____ TASK INPUT

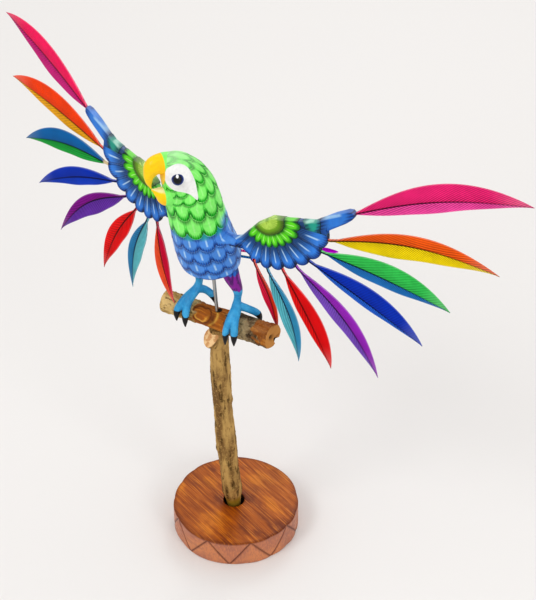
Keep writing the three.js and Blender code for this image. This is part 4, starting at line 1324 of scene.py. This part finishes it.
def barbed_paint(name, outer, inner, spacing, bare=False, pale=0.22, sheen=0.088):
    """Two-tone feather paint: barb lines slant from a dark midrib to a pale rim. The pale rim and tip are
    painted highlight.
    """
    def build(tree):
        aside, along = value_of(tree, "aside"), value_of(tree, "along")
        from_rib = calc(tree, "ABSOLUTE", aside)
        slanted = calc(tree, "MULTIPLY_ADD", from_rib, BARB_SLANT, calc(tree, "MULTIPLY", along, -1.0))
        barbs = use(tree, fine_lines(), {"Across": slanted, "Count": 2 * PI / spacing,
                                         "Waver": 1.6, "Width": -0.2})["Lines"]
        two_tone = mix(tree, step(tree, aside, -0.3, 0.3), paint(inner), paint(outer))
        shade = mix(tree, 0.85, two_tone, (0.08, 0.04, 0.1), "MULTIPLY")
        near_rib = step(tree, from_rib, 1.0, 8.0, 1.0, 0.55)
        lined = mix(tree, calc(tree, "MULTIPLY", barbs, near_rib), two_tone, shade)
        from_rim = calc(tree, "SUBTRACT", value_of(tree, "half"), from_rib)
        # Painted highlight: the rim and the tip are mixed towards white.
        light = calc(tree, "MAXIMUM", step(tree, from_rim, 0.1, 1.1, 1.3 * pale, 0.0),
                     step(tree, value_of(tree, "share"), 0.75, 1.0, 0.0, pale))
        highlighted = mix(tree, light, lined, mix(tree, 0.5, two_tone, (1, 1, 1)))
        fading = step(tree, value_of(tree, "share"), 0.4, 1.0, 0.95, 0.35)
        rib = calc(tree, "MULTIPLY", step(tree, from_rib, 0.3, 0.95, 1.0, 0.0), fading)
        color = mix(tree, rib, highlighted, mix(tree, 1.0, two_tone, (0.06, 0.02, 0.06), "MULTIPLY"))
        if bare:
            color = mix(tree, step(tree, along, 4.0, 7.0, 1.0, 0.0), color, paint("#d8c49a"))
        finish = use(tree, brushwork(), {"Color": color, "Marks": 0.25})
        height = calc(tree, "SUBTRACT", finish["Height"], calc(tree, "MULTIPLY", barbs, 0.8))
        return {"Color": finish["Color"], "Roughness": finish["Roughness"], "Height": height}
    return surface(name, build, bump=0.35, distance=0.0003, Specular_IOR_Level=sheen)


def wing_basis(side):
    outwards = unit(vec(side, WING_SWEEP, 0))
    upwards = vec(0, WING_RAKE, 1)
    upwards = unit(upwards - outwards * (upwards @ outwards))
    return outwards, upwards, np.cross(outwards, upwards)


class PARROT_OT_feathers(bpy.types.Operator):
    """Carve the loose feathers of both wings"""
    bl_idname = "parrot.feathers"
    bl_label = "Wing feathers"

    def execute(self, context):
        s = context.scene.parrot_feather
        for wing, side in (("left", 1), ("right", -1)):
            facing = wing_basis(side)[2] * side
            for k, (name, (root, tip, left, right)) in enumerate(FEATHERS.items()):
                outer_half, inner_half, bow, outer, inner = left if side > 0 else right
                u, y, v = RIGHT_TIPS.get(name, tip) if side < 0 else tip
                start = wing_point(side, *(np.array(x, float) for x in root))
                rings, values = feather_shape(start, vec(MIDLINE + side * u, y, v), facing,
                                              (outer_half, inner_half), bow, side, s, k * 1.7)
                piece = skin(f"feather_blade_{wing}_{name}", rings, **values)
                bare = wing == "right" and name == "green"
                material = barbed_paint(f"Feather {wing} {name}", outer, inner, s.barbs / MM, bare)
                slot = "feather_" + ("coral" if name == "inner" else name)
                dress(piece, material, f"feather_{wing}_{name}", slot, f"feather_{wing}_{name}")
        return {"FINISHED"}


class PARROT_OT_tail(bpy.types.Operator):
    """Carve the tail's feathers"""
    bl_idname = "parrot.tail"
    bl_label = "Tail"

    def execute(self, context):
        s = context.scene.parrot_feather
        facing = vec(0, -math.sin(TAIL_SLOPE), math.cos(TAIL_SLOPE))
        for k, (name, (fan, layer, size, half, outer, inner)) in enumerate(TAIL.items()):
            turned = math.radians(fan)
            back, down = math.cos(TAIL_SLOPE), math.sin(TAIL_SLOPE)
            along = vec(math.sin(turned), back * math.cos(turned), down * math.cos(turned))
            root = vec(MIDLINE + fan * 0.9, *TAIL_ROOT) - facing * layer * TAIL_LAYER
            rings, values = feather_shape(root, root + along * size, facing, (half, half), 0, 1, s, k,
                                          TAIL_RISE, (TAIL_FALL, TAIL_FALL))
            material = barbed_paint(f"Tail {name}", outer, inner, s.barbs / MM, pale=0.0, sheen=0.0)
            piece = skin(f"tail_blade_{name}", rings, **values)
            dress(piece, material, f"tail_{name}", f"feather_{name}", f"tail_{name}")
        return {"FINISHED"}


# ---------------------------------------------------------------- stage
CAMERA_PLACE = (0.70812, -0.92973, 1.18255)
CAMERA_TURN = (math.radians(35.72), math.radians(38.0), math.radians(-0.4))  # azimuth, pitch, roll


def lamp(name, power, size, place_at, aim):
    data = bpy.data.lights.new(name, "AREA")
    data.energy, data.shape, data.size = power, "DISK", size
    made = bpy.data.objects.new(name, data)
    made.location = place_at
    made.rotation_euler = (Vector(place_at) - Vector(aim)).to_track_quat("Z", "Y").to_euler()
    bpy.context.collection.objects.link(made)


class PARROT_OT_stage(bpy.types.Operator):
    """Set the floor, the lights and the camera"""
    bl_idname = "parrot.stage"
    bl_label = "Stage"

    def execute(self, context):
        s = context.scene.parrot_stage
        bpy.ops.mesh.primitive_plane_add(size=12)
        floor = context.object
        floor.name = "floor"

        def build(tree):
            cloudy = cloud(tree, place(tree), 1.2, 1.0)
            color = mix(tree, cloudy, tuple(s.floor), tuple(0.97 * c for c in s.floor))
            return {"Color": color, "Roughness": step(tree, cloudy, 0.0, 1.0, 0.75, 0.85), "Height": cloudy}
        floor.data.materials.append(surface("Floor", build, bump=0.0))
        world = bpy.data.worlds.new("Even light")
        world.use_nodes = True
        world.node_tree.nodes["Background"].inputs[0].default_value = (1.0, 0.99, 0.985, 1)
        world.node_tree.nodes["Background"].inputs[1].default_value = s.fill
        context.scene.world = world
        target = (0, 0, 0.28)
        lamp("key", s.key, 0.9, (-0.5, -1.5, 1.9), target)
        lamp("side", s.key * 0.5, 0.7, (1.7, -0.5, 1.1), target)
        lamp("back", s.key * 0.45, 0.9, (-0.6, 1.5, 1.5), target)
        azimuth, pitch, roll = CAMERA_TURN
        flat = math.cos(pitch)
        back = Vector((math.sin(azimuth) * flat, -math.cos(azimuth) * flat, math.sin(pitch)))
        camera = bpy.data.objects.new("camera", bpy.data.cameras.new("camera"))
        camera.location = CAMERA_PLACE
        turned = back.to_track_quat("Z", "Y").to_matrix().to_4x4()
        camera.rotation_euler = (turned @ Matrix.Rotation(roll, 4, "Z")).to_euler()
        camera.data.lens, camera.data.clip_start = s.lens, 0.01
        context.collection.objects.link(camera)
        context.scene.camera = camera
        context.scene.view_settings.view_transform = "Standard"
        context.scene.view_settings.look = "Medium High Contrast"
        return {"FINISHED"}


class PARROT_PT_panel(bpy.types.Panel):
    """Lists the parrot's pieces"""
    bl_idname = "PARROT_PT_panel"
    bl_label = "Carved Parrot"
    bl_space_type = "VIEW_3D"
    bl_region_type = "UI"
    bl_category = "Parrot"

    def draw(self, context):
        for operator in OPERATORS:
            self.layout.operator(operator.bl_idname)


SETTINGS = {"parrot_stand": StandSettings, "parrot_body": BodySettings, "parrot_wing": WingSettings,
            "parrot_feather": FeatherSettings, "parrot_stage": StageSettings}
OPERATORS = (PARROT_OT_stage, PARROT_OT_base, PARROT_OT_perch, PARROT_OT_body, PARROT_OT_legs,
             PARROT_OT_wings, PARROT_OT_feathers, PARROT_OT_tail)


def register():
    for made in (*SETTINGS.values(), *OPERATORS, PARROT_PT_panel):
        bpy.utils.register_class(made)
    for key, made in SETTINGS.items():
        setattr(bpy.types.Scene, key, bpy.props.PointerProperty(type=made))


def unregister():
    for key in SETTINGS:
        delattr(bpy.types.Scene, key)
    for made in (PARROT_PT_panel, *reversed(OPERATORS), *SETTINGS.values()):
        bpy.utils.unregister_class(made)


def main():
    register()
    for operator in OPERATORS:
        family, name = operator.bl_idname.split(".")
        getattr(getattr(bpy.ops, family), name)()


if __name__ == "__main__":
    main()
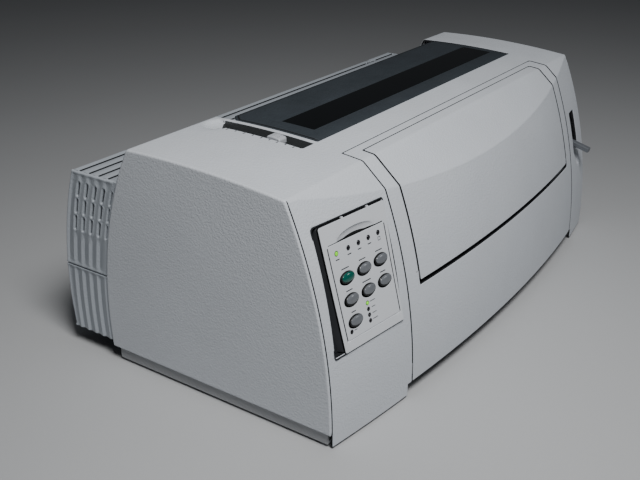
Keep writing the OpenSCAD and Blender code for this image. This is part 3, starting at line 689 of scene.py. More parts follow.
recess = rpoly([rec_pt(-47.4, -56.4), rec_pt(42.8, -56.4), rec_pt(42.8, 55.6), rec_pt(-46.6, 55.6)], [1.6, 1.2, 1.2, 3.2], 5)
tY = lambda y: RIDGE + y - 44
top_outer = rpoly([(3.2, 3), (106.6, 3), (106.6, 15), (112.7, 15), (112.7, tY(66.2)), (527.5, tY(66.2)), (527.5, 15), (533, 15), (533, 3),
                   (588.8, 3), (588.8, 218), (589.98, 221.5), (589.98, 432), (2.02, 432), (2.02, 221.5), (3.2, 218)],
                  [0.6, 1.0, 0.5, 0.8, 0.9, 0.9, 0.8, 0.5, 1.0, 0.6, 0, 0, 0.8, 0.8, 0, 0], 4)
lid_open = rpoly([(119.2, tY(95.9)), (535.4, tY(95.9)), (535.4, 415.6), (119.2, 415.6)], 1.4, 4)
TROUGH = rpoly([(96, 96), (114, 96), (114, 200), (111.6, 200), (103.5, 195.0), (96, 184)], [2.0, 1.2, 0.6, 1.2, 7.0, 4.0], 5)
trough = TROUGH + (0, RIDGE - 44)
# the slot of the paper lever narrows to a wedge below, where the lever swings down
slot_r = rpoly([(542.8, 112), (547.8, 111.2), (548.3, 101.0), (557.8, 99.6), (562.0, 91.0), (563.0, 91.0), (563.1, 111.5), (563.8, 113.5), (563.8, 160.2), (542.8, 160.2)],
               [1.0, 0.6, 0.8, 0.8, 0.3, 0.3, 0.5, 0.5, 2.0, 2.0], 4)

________

## DIRECTIONS FOR THIS TASK
In this exercise, copy only the lines from the opening line of the material through the line where "bump=0.35, distance=0.0003, Specular_IOR_Level=sheen)" appears.

## EXERCISE OUTPUT
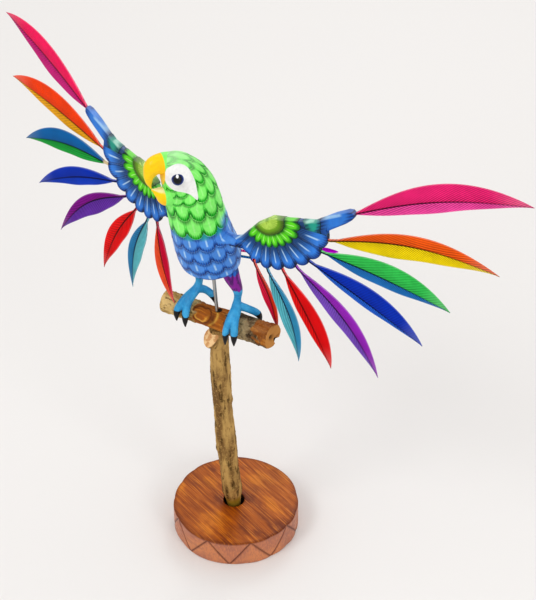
Keep writing the three.js and Blender code for this image. This is part 4, starting at line 1324 of scene.py. This part finishes it.
def barbed_paint(name, outer, inner, spacing, bare=False, pale=0.22, sheen=0.088):
    """Two-tone feather paint: barb lines slant from a dark midrib to a pale rim. The pale rim and tip are
    painted highlight.
    """
    def build(tree):
        aside, along = value_of(tree, "aside"), value_of(tree, "along")
        from_rib = calc(tree, "ABSOLUTE", aside)
        slanted = calc(tree, "MULTIPLY_ADD", from_rib, BARB_SLANT, calc(tree, "MULTIPLY", along, -1.0))
        barbs = use(tree, fine_lines(), {"Across": slanted, "Count": 2 * PI / spacing,
                                         "Waver": 1.6, "Width": -0.2})["Lines"]
        two_tone = mix(tree, step(tree, aside, -0.3, 0.3), paint(inner), paint(outer))
        shade = mix(tree, 0.85, two_tone, (0.08, 0.04, 0.1), "MULTIPLY")
        near_rib = step(tree, from_rib, 1.0, 8.0, 1.0, 0.55)
        lined = mix(tree, calc(tree, "MULTIPLY", barbs, near_rib), two_tone, shade)
        from_rim = calc(tree, "SUBTRACT", value_of(tree, "half"), from_rib)
        # Painted highlight: the rim and the tip are mixed towards white.
        light = calc(tree, "MAXIMUM", step(tree, from_rim, 0.1, 1.1, 1.3 * pale, 0.0),
                     step(tree, value_of(tree, "share"), 0.75, 1.0, 0.0, pale))
        highlighted = mix(tree, light, lined, mix(tree, 0.5, two_tone, (1, 1, 1)))
        fading = step(tree, value_of(tree, "share"), 0.4, 1.0, 0.95, 0.35)
        rib = calc(tree, "MULTIPLY", step(tree, from_rib, 0.3, 0.95, 1.0, 0.0), fading)
        color = mix(tree, rib, highlighted, mix(tree, 1.0, two_tone, (0.06, 0.02, 0.06), "MULTIPLY"))
        if bare:
            color = mix(tree, step(tree, along, 4.0, 7.0, 1.0, 0.0), color, paint("#d8c49a"))
        finish = use(tree, brushwork(), {"Color": color, "Marks": 0.25})
        height = calc(tree, "SUBTRACT", finish["Height"], calc(tree, "MULTIPLY", barbs, 0.8))
        return {"Color": finish["Color"], "Roughness": finish["Roughness"], "Height": height}
    return surface(name, build, bump=0.35, distance=0.0003, Specular_IOR_Level=sheen)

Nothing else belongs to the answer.